# Black Oil



## jamesgpobog (Feb 18, 2012)

Beside my AWOL episode, I was not without screw-ups of my own in The Hole. There was a very common mistake to make; it seems that at some point in their Navy career, every BT (boiler tech) did this…some more than once.

The Babcock & Wilcox 450lb. sectional header boilers on Mispillion were fired with NSFO (Navy Special Fuel Oil). At the time, this was the lowest grade of fuel oil, the heaviest and least processed. There were other grades that we carried as cargo for replenishment of other ships. This oil when cold (a relative term) is very thick, almost like tar. Before it is piped to the boilers t is run through a heater and its viscosity becomes very much like kerosene. It doesn’t look like kerosene however, it is extremely dark brown, almost black, and hence is usually called “black oil”.

After the oil is heated it is distributed to each boiler by a separate line, and at each boiler, to each burner by a separate line. All of these lines can be isolated with their own cutoff valve. 

Mispillion’s boilers had four burners each. A small sprayer plate was at the end of an atomizer tube (or “gooseneck). These had different size orifices that allowed fine tuning of the amount of oil that was delivered, and thus the amount of heat created in the boiler, and were interchangeable. 

This gooseneck was in turn placed into the burner/air register assembly in the front of the boiler and was secured with a yoke and screw clamp.

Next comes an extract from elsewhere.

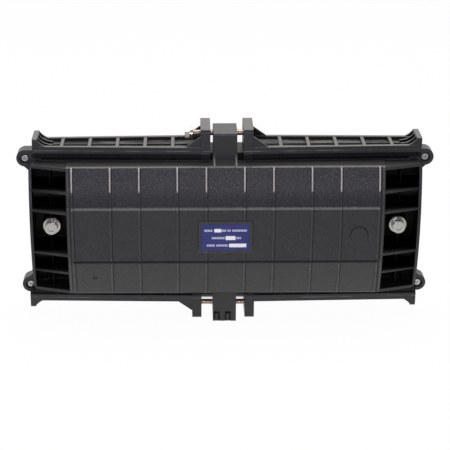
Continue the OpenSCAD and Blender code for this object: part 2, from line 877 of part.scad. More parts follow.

The curved neck had a convex surface that fit against the concave surface of the oil feed line.

These surfaces were brass and sometimes slightly marred, so we would make little scrap paper gaskets to help make a seal that wouldn’t leak. The screw clamps had a “T” handle and were the standard “righty tighty, lefty loosey” thread. Because even when tightened hard on the paper gaskets the joint would leak slightly, there were stainless steel drip pans along the front of the boiler face. Part of the job on watch was to keep the drips to a minimum, and the pans cleaned.

One particular Sunday morning, and I remember it was a Sunday because everyone not on watch had the day off, I was on watch when I noticed that one burner on boiler #4 (port side aft) had developed a bit of a leak, a moderate drip….drip…drip. You don’t let these things go because beside the mess they make, it’s also a fire hazard. 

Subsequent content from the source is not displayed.